Les Phocéens, à la mentalité proche des Biterrois, n’ont pas des mots assez durs pour qualifier le propriétaire de l’OM, Frank McCourt. Alors que depuis qu’il a repris le club, il a tout de même injecté plus de 600 millions de dollars (environ 576 M€), il suffit que l’OM ne soit pas qualifié pour la Ligue des Champions ou pire, comme cette saison, ne joue aucune Coupe d’Europe, pour qu’il soit conspué, cible de toutes les insultes…

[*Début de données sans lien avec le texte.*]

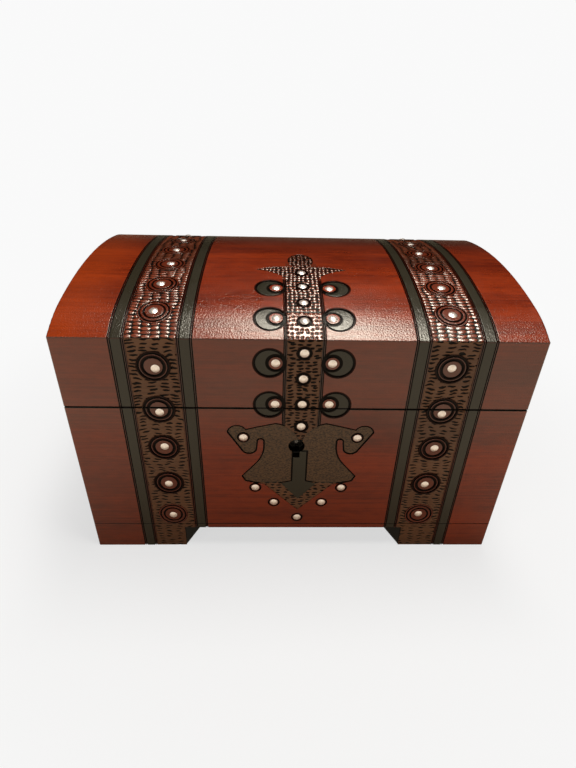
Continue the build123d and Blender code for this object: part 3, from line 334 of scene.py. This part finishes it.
def rings_of(face):
    """The rings whose stain has spread: how far aside, where, how wide, and how far it has spread."""
    if face == "dome":
        spots = [[dome_spot(run) for run in runs] for runs in (DOME_EARS, DOME_EARS, DOME_COLLARS)]
    else:
        rows = (FRONT_EARS, FRONT_EYES, FRONT_COLLARS, FRONT_RING_ROWS[1:])
        spots = [[(FRONT_FACE, rise) for rise in rises] for rises in rows]
    rings = [
        (EAR_X, spots[0], EAR_RADIUS, EAR_SPREAD),
        (EYE_X, spots[1], EYE_RADIUS, EYE_SPREAD),
        (0.0, spots[2], COLLAR_RADIUS, COLLAR_SPREAD),
    ]
    if face == "front":
        rings.append((BAND, spots[3], OUTER_RADIUS, OUTER_SPREAD))
        rings.append((BAND, spots[3], INNER_RADIUS, INNER_SPREAD))
    return rings


def carved(tree, x, y, z, face, colour):
    """The stain and paint of a carved face over its own stain, with painted shade in the keyhole and the
    face's painted shade and reflection, and how clear its varnish stays.
    """
    depth = (y - FRONT_FACE) if face == "front" else dome_depth(y, z)
    uncut = depth.under(UNCUT)
    aside = (x - MIDDLE).size()
    from_band = (aside - BAND).size()
    colour, painted_reflection_and_sheen = face_tone_and_painted_light(tree, x, y, z, face, colour)

    strap = z.over(STRAP_FROM_Z) if face == "front" else y.under(STRAP_TO_Y)
    lined = strap if face == "front" else y.under(WING_Y)
    land = from_band.under(BORDER_NEAR).highest(aside.under(STRAP_HALF) * strap)
    colour = blend(tree, land * uncut * LAND_SHARE, colour, LAND_BROWN)
    border = from_band.over(BORDER_NEAR) * from_band.under(BORDER_FAR) * uncut
    lines = aside.over(STRAP_LINE_NEAR) * aside.under(STRAP_LINE_FAR) * lined * uncut
    colour = blend(tree, border.highest(lines) * BORDER_SHARE, colour, GROOVE_BLACK_AND_SHADE)
    stripe = from_band.over(STRIPE_NEAR) * from_band.under(STRIPE_FAR) * uncut
    colour = blend(tree, stripe, colour, STRIPE_OLIVE)

    pocket = depth.over(POCKET_FROM) * depth.under(POCKET_TO)
    walls = depth.over(WALL_FROM) * depth.under(WALL_TO)
    groove = (depth.over(CUT_FROM) + walls).lowest(1.0)
    groove = groove * depth.under(CUT_TO) * x.size().under(RIM_X - RIM_LAND)
    paint, sheen = POCKET_OLIVE, 1.0
    if face == "front":
        plate = z.over(PLATE_LOW) * z.under(PLATE_HIGH)
        stem = aside.under(STEM_HALF) * z.under(STEM_TOP)
        weave = noise(tree, vector(tree, x * 0.9, y, z * 1.9), 1.0, 3.0, 0.65)
        cloth = blend(tree, eased(tree, weave, 0.36, 0.66), PLATE_BROWN, PLATE_DARK)
        paint = blend(tree, plate * (1.0 - stem), POCKET_OLIVE, cloth)
        sheen = painted_reflection_and_sheen * (1.0 - pocket.highest(stripe)) * VEIL_SHEEN + 1.0
        # Painted shade: the keyhole's walls are painted black along with the grooves.
        off_x, off_z = x - KEYHOLE_X, z - KEYHOLE_Z
        keyhole_painted_shade = (off_x * off_x + off_z * off_z).by("SQRT").under(KEYHOLE_ROOM)
        groove = groove.highest(keyhole_painted_shade * depth.over(CUT_FROM))
    colour = blend(tree, pocket, colour, paint)
    colour = blend(tree, groove, colour, GROOVE_BLACK_AND_SHADE)

    stains = [stain_rings(tree, x, y, z, *ring) for ring in rings_of(face)]
    rings = stains[0]
    for stain in stains[1:]:
        rings = rings.highest(stain)
    rings = rings * depth.under(CUT_TO)
    colour = blend(tree, rings * RING_SHARE, colour, GROOVE_BLACK_AND_SHADE)
    return colour, (1.0 - groove.highest(rings) * CUT_DULLNESS) * sheen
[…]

Ce sera Johnny Howard qui aura la charge de représenter les deux coprésidents à Béziers. Venu clore une carrière « modeste » mais honnête de demi de mêlée à Béziers – après avoir joué 38 matchs en trois saisons à Northampton (Angleterre), 15 en deux à Bayonne, 27 en une à Aix-en-Provence et 28 en deux exercices à Béziers. A sa retraite, il décida de rester dans la cité natale de Jean Moulin et avec son coéquipier à l’ouverture d’alors, Charly Maillé, ils ont ouvert un restaurant nommé « La Charnière » en 2012. L’aventure dura peu ou prou cinq ans avant de fermer mais l’ancien n°9 resta dans le périmètre, via son bus food-truck, « Le Briterrois », réputé pour ses excellents fish and chips. La plupart du temps basé rue de l’Aramon à Sauvian, il n’hésitait pas à se promener vers le stade Raoul-Barrière les soirs de match ou à la scène de Bayssan les soirs de spectacle.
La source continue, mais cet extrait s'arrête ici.